Regia: AAVV coordinati dalla Zenit
di Marcella Alibrando, Cristina Amione, Massimo Bianco, Giulio Caresio, Armando CAsetta, Massimiliano Carino, Nadia Di Noia, Monica Falco, Stefania Fucini, Cristiano Furriolo, Cristina Legovich, Barbara Magnani, Diego Prato, Elena Proietti Mercuri, Irene Mortari, Paolo Orecchia, Lua Romanelli, Marco Savio, Cinzia Zonedda

Forse inconsapevolmente i ragazzi, coordinati da Sergio Fergnachino, coinvolti dall'iniziativa della provincia di Torino, che ha messo a disposizione i mezzi per produrre cinque cortometraggi a tematica ambientale, sono andati a scovare momenti di emersione, spesso privati e individuali (anche quando sono "critiche" di "massa"), di quel tentativo di "imporre un sistema diverso a chi ha gestito quello dell'auto e, magari, oggi si prepara a chiudere le fabbriche perché ha perso la guerra del mercato e si accontenta dei profitti della finanza" (G. Polo).
Caratteristica comune è quella di individuare un testimonial, una guida, una sorta di Virgilio che accompagna la telecamera e la introduce in questi mondi paralleli: un migrante nero per il Cisv, organismo cooperativo volontario attraverso cui opera il Triciclo, che viene così percorso nella sua attività di riduzione, riuso e riciclo dei rifiuti (Set Setal); un illustratore dei temi legati allo spreco e alla consapevolezza che ne ha la ggggente, il quale introduce dai Murazzi le interviste a esperti (I.E.); una coppia che si autoproduce alcuni prodotti scovata nella sua quotidianità (Pane e sapone); domestica; un personaggio molto determinato che cocciutamente viene seguito nel suo impegno anti-Tav in un flusso di acque e di treni, di vallate e di degrado (Una valle di veli d'acqua); ma l'apoteosi dell'individuo che si fa massa mantenendo la sua autonomia, che incide sul reale in quanto entità fatta di commistione di uomo e mezzo meccanico puro, eppure riesce a muoversi in blocco unico con molti altri, manifestandosi come traffico: non è traffico alternativo, ma parte preponderante del traffico, epifania ciclica (A ruota libera).

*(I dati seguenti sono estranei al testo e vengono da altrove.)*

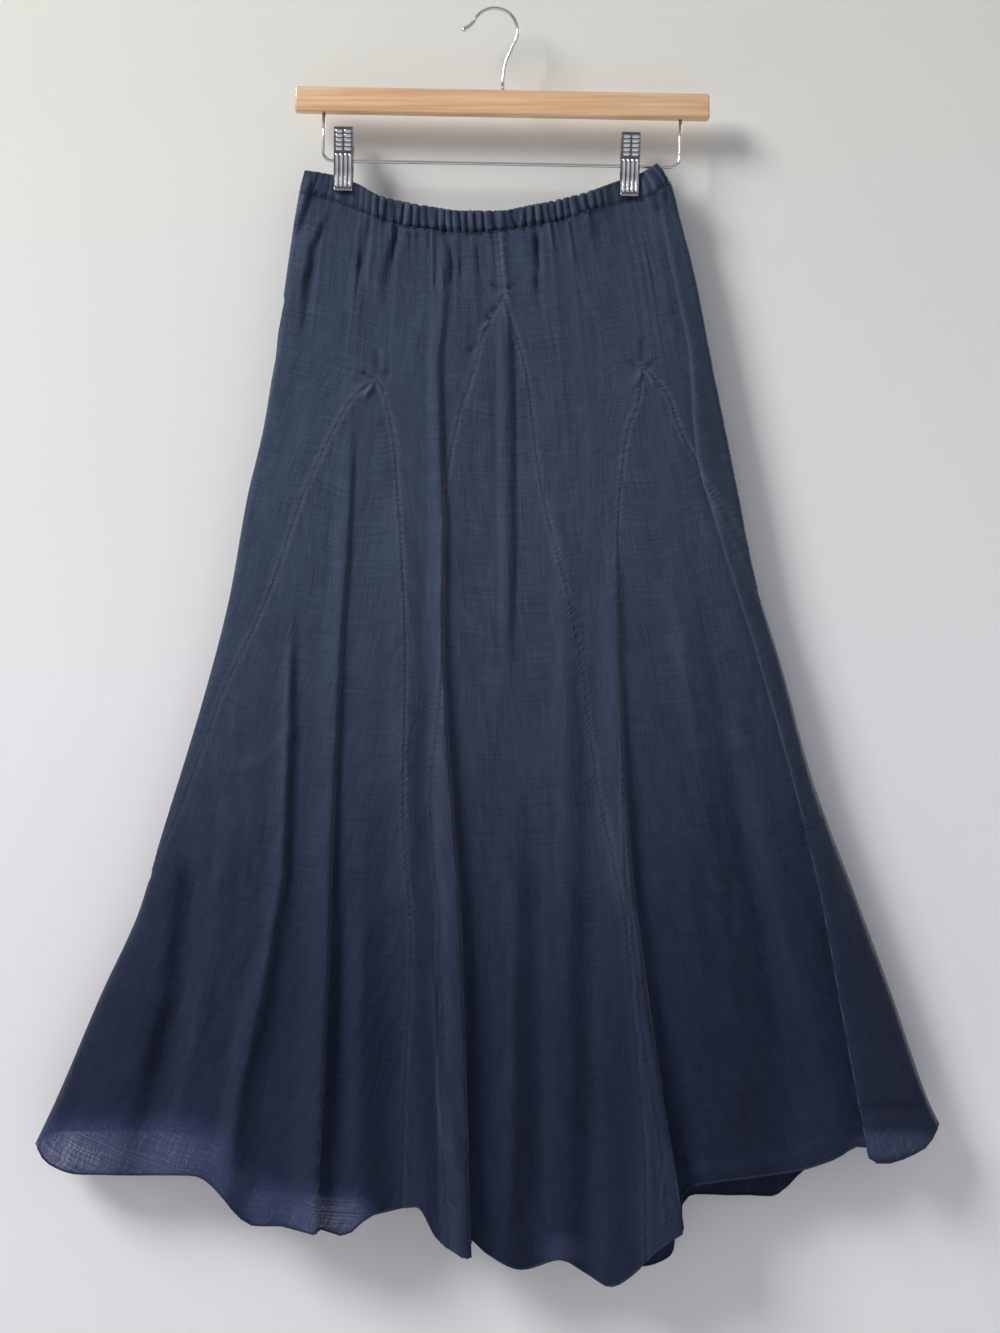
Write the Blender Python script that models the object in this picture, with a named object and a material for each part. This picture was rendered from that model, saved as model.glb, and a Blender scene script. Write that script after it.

Così la scelta di seguire un giovane nei suoi spostamenti quotidiani sempre in bici, come avviene ormai per una dilagante "massa" di ciclisti, non ancora tutti passati alla schiera "critica", si sposa perfettamente con l'altra sottotraccia di questi film, che prevede quello stesso commento che Rouch riserva a se stesso, una sorta di rimeditazione sia sul testimonial, sia soprattutto sul fenomeno che lui incarna, dimostrando quanto la lezione dello strutturalismo antropologico animi il mondo del documentario, proponendo sempre nuovi sistemi di creazione di quel canovaccio adatto al racconto di una realtà riconosciuta come "particolare", che può interessare il "generale".
Ed è proprio questo percorso che viene ricercato in questi corti, che poi tornano sempre al particolare, mostrando come all'interno di quell'esperienza cresce l'individuo da cui si è preso spunto. Persino nel caso in cui apparentemente manchi questo testimonial (I.E.), dapprima se ne crea uno che estremizza lo spreco, finendo con l'incarnarlo, ma poi rivela il sottile gioco di trasposizione, che sposta quella percezione dal personaggio inventato dall'oratore dei Murazzi su noi stessi attraverso le interviste a consumatori comuni intervistati nei mercati rionali, offrendo una tranche de vie significativa più dei numeri di un sondaggio
Per la "massa critica" questa funzione di commento ed esemplificazione, diventa gioco-forza corale e tutto interno alla massa, che non è organizzazione, ma organismo eterogeneo, che non è movimento se non di pedali e ruote che vanno casualmente in una stessa direzione, che non ha portavoce ma latori di inviti a verificare da sé il gusto di pedalare avendo la ribalda sensazione di poter ribaltare i rapporti di forza con il sistema motoristico: la sensazione di partecipare a una rivoluzione della percezione del mondo e contemporaneamente avvertire un senso di liberazione dadaista derivante dala reinterpretazione di un'attività quotidiana in chiave diversa, perché il mondo la perceisce diversa, in quanto trasformata dalla massa.
Anche l'approccio con il potere è comune: non si tratta di contrapposizione diretta: semplicemente il potere non ha mezzi per soffocare né la massa critica, né gli individui che si fabbricano il pane o il sapone, né chi lotta per la propria acqua contro l'inutile treno ad alta velocità (anche il "nemico" ha caratteristiche simili, una è la concezione dell'accelerazione dei ritmi come principio base di sopravvivenza; una frenesia ora diventata autoreferenziale) e dunque queste emersioni di consapevolezza che una percezione diversa del mondo è possibile e, non solo, è anche più divertente e umano si manifestano senza alcun contatto reale con il potere, di cui si fanno beffe (come la volta che abbiamo seminato i vigili urbani nel caos del traffico perché non potevano passare le barriere contro le auto di una zona ciclabile) senza agire nemmeno nell'illegalità. Lo stesso spirito si respira nel magazzino del Triciclo, dove il video cattura salaci battute, voglia di divertirsi, solidarismo non ostentato, ma praticato con naturalezza.